Exercise requirements: Copy each line exactly. Leave nothing out.

++++ Data segment

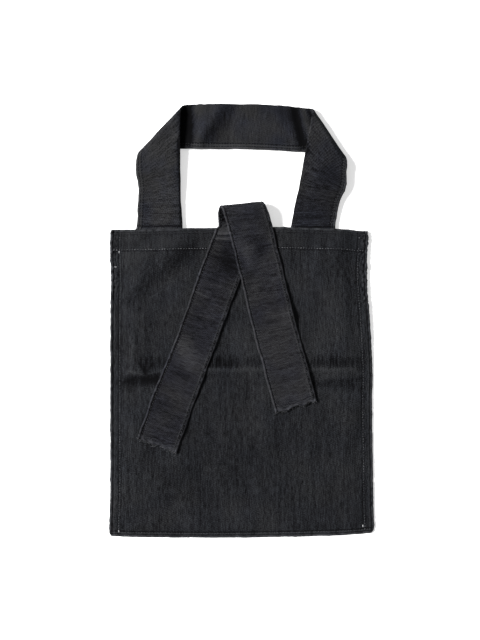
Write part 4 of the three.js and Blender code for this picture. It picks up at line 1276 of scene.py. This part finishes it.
def sideFrays():  # yarns start at random heights along the raw part of each side and point outward
    rng = np.random.default_rng(160)
    count = fray["sideCount"]
    starts, headings = [], []
    for across, outward in ((0, -1), (1, 1)):
        startY = rng.uniform(frontLook["roughLow"], frontLook["roughHigh"], count)
        up = (startY - bag["footY"]) / bag["height"]
        x, y = edgeFray(across + 0 * up, up, *frontLook["outline"])
        z = (frontTop(across + 0 * up, up) - rng.uniform(0.4, 1.6, count)) * pressed(across, up)
        turn = rng.normal(0, fray["sideTurn"], count)
        starts.append(np.stack([x - outward * 0.6, y, z], -1))
        headings.append(np.stack([outward * np.cos(turn), np.sin(turn), 0 * turn], -1))
    lengths = rng.gamma(3, fray["sideLength"], 2 * count)
    starts, headings = np.concatenate(starts), np.concatenate(headings)
    return yarnTubes("side_frays", starts, headings, lengths, 0.3 * lengths, 161)


tieYarn = tieFrays()
sideYarn = sideFrays()
print("loose yarn made")


# What each piece stands for: each hangs from the root body, and the part of model.glb it replaces is hidden


for piece, node, slot in (
    (backCloth, "back_panel", "panel_denim"),
    (frontCloth, "front_panel", "panel_denim"),
    (handlePiece, "handle_strap", "handle_denim"),
    (tiePiece, "tie_strap", "tie_denim"),
):
    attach(piece, "root")
    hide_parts(node)
for piece in (hemStitches, tacks, sideStitches, footStitches, backStitches, handleStitches, tieStitches,
              tieYarn, sideYarn):
    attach(piece, "root")


# Studio


studio = {
    "keyFrom": (-1.0, 0.2, 0.8),  # direction of the key light, low from the left
    "keyAngle": 17,  # degrees that the soft box spans
    "keyStrength": 8.5,
    "fill": 0.28,
    "horizon": 1.1,  # the backdrop is white where it meets the floor
    "floorWhite": 0.9,
    "floorGlow": 0.5,  # the sheet is lit a little from below, which keeps shadows on it pale
    "floorSize": 120,  # metres
    "floorDepth": 0.05,  # mm below the lowest cloth
    "cameraAt": (-0.0021, 0.00075, 2.0),
    "lens": 90,
}


def whiteSheet():
    # Matte white sheet of a light table: even, without gloss, glowing a little from below
    material, tree = newMaterial("white_light_table_sheet")
    shader = addNode(tree, "BsdfPrincipled", {
        "Base Color": (studio["floorWhite"],) * 3 + (1,), "Roughness": 1, "Specular IOR Level": 0,
        "Emission Color": (1, 1, 1, 1), "Emission Strength": studio["floorGlow"]})
    addNode(tree, "OutputMaterial", {"Surface": shader}, None)
    return material


def studioScene():  # floor, key light, camera, and a backdrop that pales to white at the horizon
    half = studio["floorSize"] / 2 * 1000
    corners = ((-half, -half), (half, -half), (half, half), (-half, half))
    places = np.array([[x, y, -studio["floorDepth"]] for x, y in corners])
    floor = finishedMesh("floor", places, [[0, 1, 2, 3]], whiteSheet())
    sun = bpy.data.objects.new("key", bpy.data.lights.new("key", "SUN"))
    sun.data.energy = studio["keyStrength"]
    sun.data.angle = np.radians(studio["keyAngle"])
    sun.rotation_euler = Vector(studio["keyFrom"]).to_track_quat("Z", "Y").to_euler()
    world = bpy.data.worlds.new("studio")
    world.use_nodes = True
    tree = world.node_tree
    backdrop = tree.nodes["Background"]
    backdrop.inputs["Color"].default_value = (1, 1, 1, 1)
    direction = addNode(tree, "TexCoord", {}, "Generated")
    rise = addNode(tree, "SeparateXYZ", {"Vector": direction}, "Z")
    strength = addNode(tree, "MapRange", {"Value": rise, "From Min": 0.03, "From Max": 0.2,
                                          "To Min": studio["horizon"], "To Max": studio["fill"]})
    tree.links.new(strength, backdrop.inputs["Strength"])
    camera = bpy.data.objects.new("camera", bpy.data.cameras.new("camera"))
    camera.data.lens = studio["lens"]
    camera.location = studio["cameraAt"]
    scene = bpy.context.scene
    for thing in (sun, camera):
        scene.collection.objects.link(thing)
    scene.world = world
    scene.camera = camera
    scene.view_settings.view_transform = "Standard"


studioScene()
print("studio set")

++++++++

Task solution:
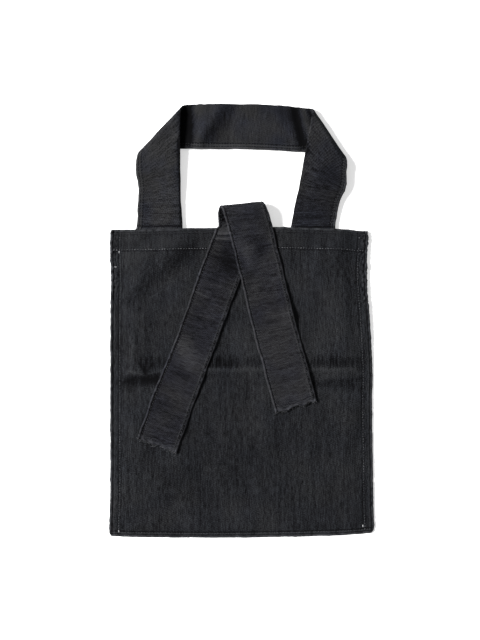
Write part 4 of the three.js and Blender code for this picture. It picks up at line 1276 of scene.py. This part finishes it.
def sideFrays():  # yarns start at random heights along the raw part of each side and point outward
    rng = np.random.default_rng(160)
    count = fray["sideCount"]
    starts, headings = [], []
    for across, outward in ((0, -1), (1, 1)):
        startY = rng.uniform(frontLook["roughLow"], frontLook["roughHigh"], count)
        up = (startY - bag["footY"]) / bag["height"]
        x, y = edgeFray(across + 0 * up, up, *frontLook["outline"])
        z = (frontTop(across + 0 * up, up) - rng.uniform(0.4, 1.6, count)) * pressed(across, up)
        turn = rng.normal(0, fray["sideTurn"], count)
        starts.append(np.stack([x - outward * 0.6, y, z], -1))
        headings.append(np.stack([outward * np.cos(turn), np.sin(turn), 0 * turn], -1))
    lengths = rng.gamma(3, fray["sideLength"], 2 * count)
    starts, headings = np.concatenate(starts), np.concatenate(headings)
    return yarnTubes("side_frays", starts, headings, lengths, 0.3 * lengths, 161)


tieYarn = tieFrays()
sideYarn = sideFrays()
print("loose yarn made")


# What each piece stands for: each hangs from the root body, and the part of model.glb it replaces is hidden


for piece, node, slot in (
    (backCloth, "back_panel", "panel_denim"),
    (frontCloth, "front_panel", "panel_denim"),
    (handlePiece, "handle_strap", "handle_denim"),
    (tiePiece, "tie_strap", "tie_denim"),
):
    attach(piece, "root")
    hide_parts(node)
for piece in (hemStitches, tacks, sideStitches, footStitches, backStitches, handleStitches, tieStitches,
              tieYarn, sideYarn):
    attach(piece, "root")


# Studio


studio = {
    "keyFrom": (-1.0, 0.2, 0.8),  # direction of the key light, low from the left
    "keyAngle": 17,  # degrees that the soft box spans
    "keyStrength": 8.5,
    "fill": 0.28,
    "horizon": 1.1,  # the backdrop is white where it meets the floor
    "floorWhite": 0.9,
    "floorGlow": 0.5,  # the sheet is lit a little from below, which keeps shadows on it pale
    "floorSize": 120,  # metres
    "floorDepth": 0.05,  # mm below the lowest cloth
    "cameraAt": (-0.0021, 0.00075, 2.0),
    "lens": 90,
}


def whiteSheet():
    # Matte white sheet of a light table: even, without gloss, glowing a little from below
    material, tree = newMaterial("white_light_table_sheet")
    shader = addNode(tree, "BsdfPrincipled", {
        "Base Color": (studio["floorWhite"],) * 3 + (1,), "Roughness": 1, "Specular IOR Level": 0,
        "Emission Color": (1, 1, 1, 1), "Emission Strength": studio["floorGlow"]})
    addNode(tree, "OutputMaterial", {"Surface": shader}, None)
    return material


def studioScene():  # floor, key light, camera, and a backdrop that pales to white at the horizon
    half = studio["floorSize"] / 2 * 1000
    corners = ((-half, -half), (half, -half), (half, half), (-half, half))
    places = np.array([[x, y, -studio["floorDepth"]] for x, y in corners])
    floor = finishedMesh("floor", places, [[0, 1, 2, 3]], whiteSheet())
    sun = bpy.data.objects.new("key", bpy.data.lights.new("key", "SUN"))
    sun.data.energy = studio["keyStrength"]
    sun.data.angle = np.radians(studio["keyAngle"])
    sun.rotation_euler = Vector(studio["keyFrom"]).to_track_quat("Z", "Y").to_euler()
    world = bpy.data.worlds.new("studio")
    world.use_nodes = True
    tree = world.node_tree
    backdrop = tree.nodes["Background"]
    backdrop.inputs["Color"].default_value = (1, 1, 1, 1)
    direction = addNode(tree, "TexCoord", {}, "Generated")
    rise = addNode(tree, "SeparateXYZ", {"Vector": direction}, "Z")
    strength = addNode(tree, "MapRange", {"Value": rise, "From Min": 0.03, "From Max": 0.2,
                                          "To Min": studio["horizon"], "To Max": studio["fill"]})
    tree.links.new(strength, backdrop.inputs["Strength"])
    camera = bpy.data.objects.new("camera", bpy.data.cameras.new("camera"))
    camera.data.lens = studio["lens"]
    camera.location = studio["cameraAt"]
    scene = bpy.context.scene
    for thing in (sun, camera):
        scene.collection.objects.link(thing)
    scene.world = world
    scene.camera = camera
    scene.view_settings.view_transform = "Standard"


studioScene()
print("studio set")